UBC Theses and Dissertations
Integrating Conflict Resolution Theatre and Theatre for Development in application to ethnic conflict resolution in South West region of Nigeria Ujene, Anthonia Akokomebe
The growing number of ethnic conflicts in communities in the South West and other parts of Nigeria have contributed to a rising lack of sustainable development. Previous research on the theatre as a tool for sustainable development has relied on the use of Theatre for Development (TFD), to help members of target community to pursue the goals of self-development and an improved quality of life. However, practitioners of TFD have not addressed issues of ethnic conflict within a community as a potential key to sustainable development. In response to the dramatic rise of this kind of conflict in Nigeria, this thesis explores the potential for addressing ethnic conflicts through the integration of Conflict Resolution Theatre (CRT) and Theatre for Development (TFD).
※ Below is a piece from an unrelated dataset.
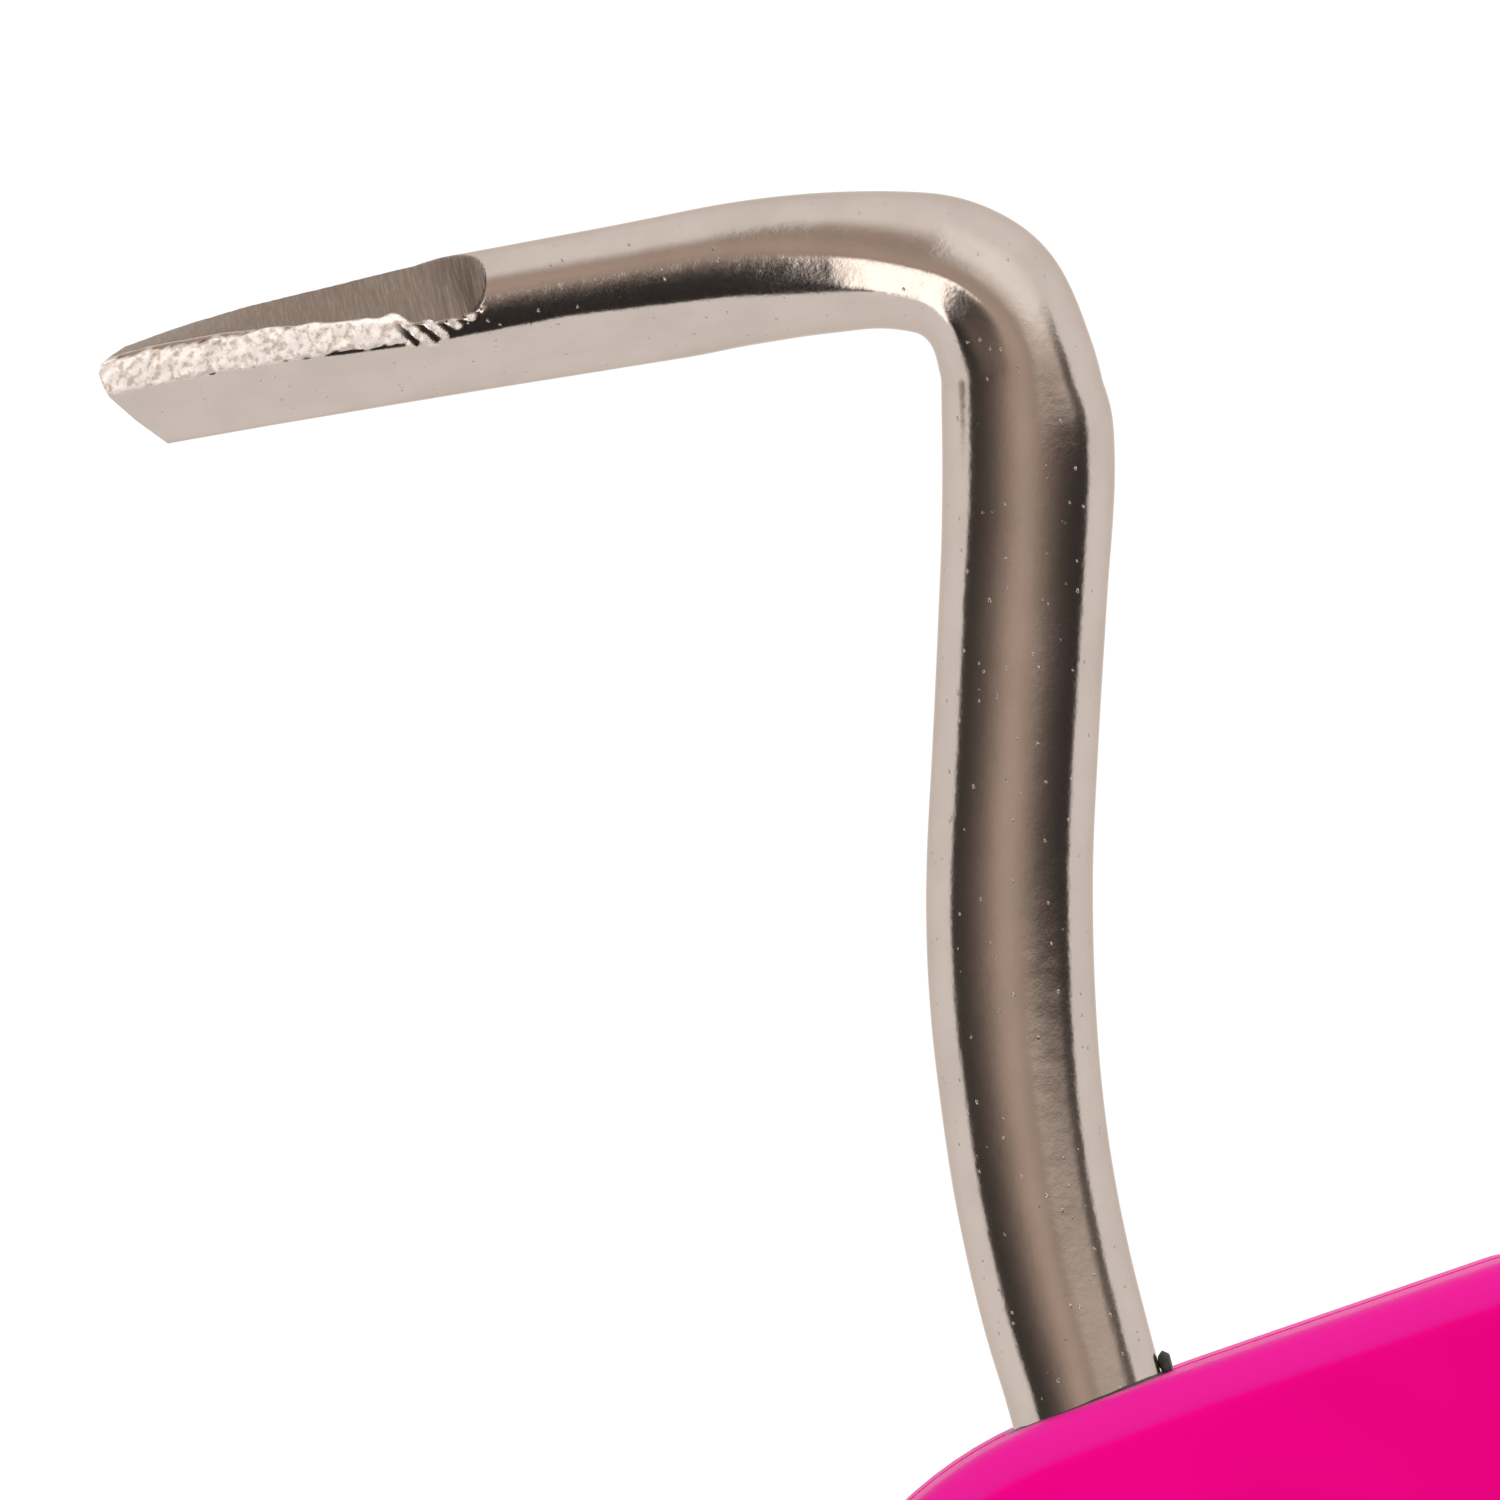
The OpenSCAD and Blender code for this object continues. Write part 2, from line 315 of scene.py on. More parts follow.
def handle_material():
    """Vivid pink moulded plastic with a satin skin, and a painted sheen on its rounded edges and
    side walls.
    """
    material, nodes, shader = new_material("handle_plastic")
    place = nodes.place()
    cloud = nodes.noise(place, 14.0, 2.0)
    colour = nodes.mix(nodes.step(cloud, 0.3, 0.7), PINK, DEEP_PINK)
    # painted sheen on everything below the flat faces
    colour = nodes.mix(nodes.attribute("edge"), colour, SHEEN_PINK)
    specks = nodes.cells(place, 3.4)
    speck = nodes.math("LESS_THAN", specks.outputs["Distance"], 0.035)
    colour = nodes.mix(nodes.math("MULTIPLY", speck, 0.5), colour, (0.9, 0.10, 0.40, 1))
    nodes.put(shader.inputs["Base Color"], colour)
    skin = nodes.noise(place, 0.32, 3.0, 0.6)
    nodes.put(shader.inputs["Roughness"], nodes.step(skin, 0.3, 0.7, 0.36, 0.44))
    shader.inputs["Specular IOR Level"].default_value = 0.03
    normal = nodes.bump(skin, 0.0035)
    normal = nodes.bump(nodes.noise(place, 3.0, 1.0), 0.012, normal)
    nodes.put(shader.inputs["Normal"], normal)
    return material


def bristle_material():
    """Black nylon filament, a little lighter towards its cut ends."""
    material, nodes, shader = new_material("bristle_nylon")
    place = nodes.place()
    along = nodes.attribute("along")
    shade = nodes.mix(nodes.noise(place, 1.2, 2.0), (0.010, 0.010, 0.012, 1),
                      (0.026, 0.025, 0.027, 1))
    shade = nodes.mix(nodes.step(along, 0.93, 1.0, 0.0, 0.5), shade, (0.075, 0.072, 0.075, 1))
    nodes.put(shader.inputs["Base Color"], shade)
    nodes.put(shader.inputs["Roughness"], nodes.step(nodes.noise(place, 0.5), 0.3, 0.7,
                                                     0.34, 0.5))
    nodes.put(shader.inputs["Normal"], nodes.bump(nodes.noise(place, 0.08), 0.002))
    return material


def bead_material():
    """Dark resin squeezed out round the rod."""
    material, nodes, shader = new_material("adhesive")
    place = nodes.place()
    shade = nodes.mix(nodes.noise(place, 0.4), (0.006, 0.007, 0.006, 1),
                      (0.05, 0.052, 0.042, 1))
    nodes.put(shader.inputs["Base Color"], shade)
    nodes.put(shader.inputs["Roughness"], nodes.step(nodes.noise(place, 0.2), 0.3, 0.7,
                                                     0.3, 0.6))
    nodes.put(shader.inputs["Normal"], nodes.bump(nodes.noise(place, 0.12), 0.01))
    return material


def staple_material():
    """Drawn brass-coated anchor wire."""
    material, nodes, shader = new_material("staple_wire")
    place = nodes.place()
    shade = nodes.mix(nodes.noise(place, 0.3), (0.62, 0.50, 0.30, 1), (0.42, 0.34, 0.22, 1))
    nodes.put(shader.inputs["Base Color"], shade)
    shader.inputs["Metallic"].default_value = 1.0
    nodes.put(shader.inputs["Roughness"], nodes.step(nodes.noise(place, 0.2), 0.3, 0.7,
                                                     0.25, 0.45))
    nodes.put(shader.inputs["Normal"], nodes.bump(nodes.noise(place, 0.1), 0.004))
    return material


# ---------------------------------------------------------------- the rod's path
ARM_END = 24.7          # length of the straight arm that ends in the tip
# Steps of [straight length, bend radius, bend angle]; + bends towards +Y.
ROD_STEPS = [
    [ROD_EMBED + 3.6, 65, -18],
    [10, 70, 5],
    [1.4, 4.6, 82],
    [0, 32, 16],
    [ARM_END, 0, 0],
]
ARM_START = sum(s[0] + s[1] * math.radians(abs(s[2])) for s in ROD_STEPS[:4]) - ROD_EMBED


def path_at(s):
    """Point and heading of the rod's axis at distance s from the socket's mouth."""
    at = np.array([MOUTH_X - ROD_EMBED, ROD_Y])
    heading = 0.0
    left = s + ROD_EMBED
    for straight, radius, angle in ROD_STEPS:
        ahead = np.array([math.cos(heading), math.sin(heading)])
        run = min(left, straight) if radius else left
        at = at + run * ahead
        left -= run
        if left <= 0 or not radius:
            break
        side = 1 if angle > 0 else -1
        turn = side * min(left / radius, math.radians(abs(angle)))
        left -= abs(turn) * radius
        centre = at + side * radius * np.array([-ahead[1], ahead[0]])
        heading += turn
        at = centre - side * radius * np.array([-math.sin(heading), math.cos(heading)])
    return at, heading


# Width across the plane of the bends, as a share of the bar's diameter.
ROD_WIDTHS = [[0, 1], [10, 1.02], [18, 1.07], [27, 1.055], [39, 1.09], [46, 1.025],
              [54, 0.925], [68, 0.865]]
# The arm is drawn oval, with its long axis leaning to the outer side: [mm along, value]
LEAN_DEG = [[42.5, 0], [50.5, 35]]
LONG_HALF = [[31, 2.97], [39, 3.3], [44, 3.2], [50, 3.55], [56, 3.74], [63, 3.68], [70, 3.58]]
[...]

Building from Epskamp Kees' (2006) learner-oriented and message-centered approach to TFD, DeVito Joseph's (1989) model for conflict resolution, and data collected from interviews form TFD practices in South West Nigeria, the research proposes a model for approaching ethnic conflict resolution in communities in Nigeria and elsewhere. The research applies the use of scripted plays, using the case study of Osofisan’s Women of Owu, and Image Theatre (Boal 2002) to create community-based awareness of the reality behind a crisis, and provides a pathway for ongoing work in the afflicted communities that moves towards a collective community-based resolution of the conflict.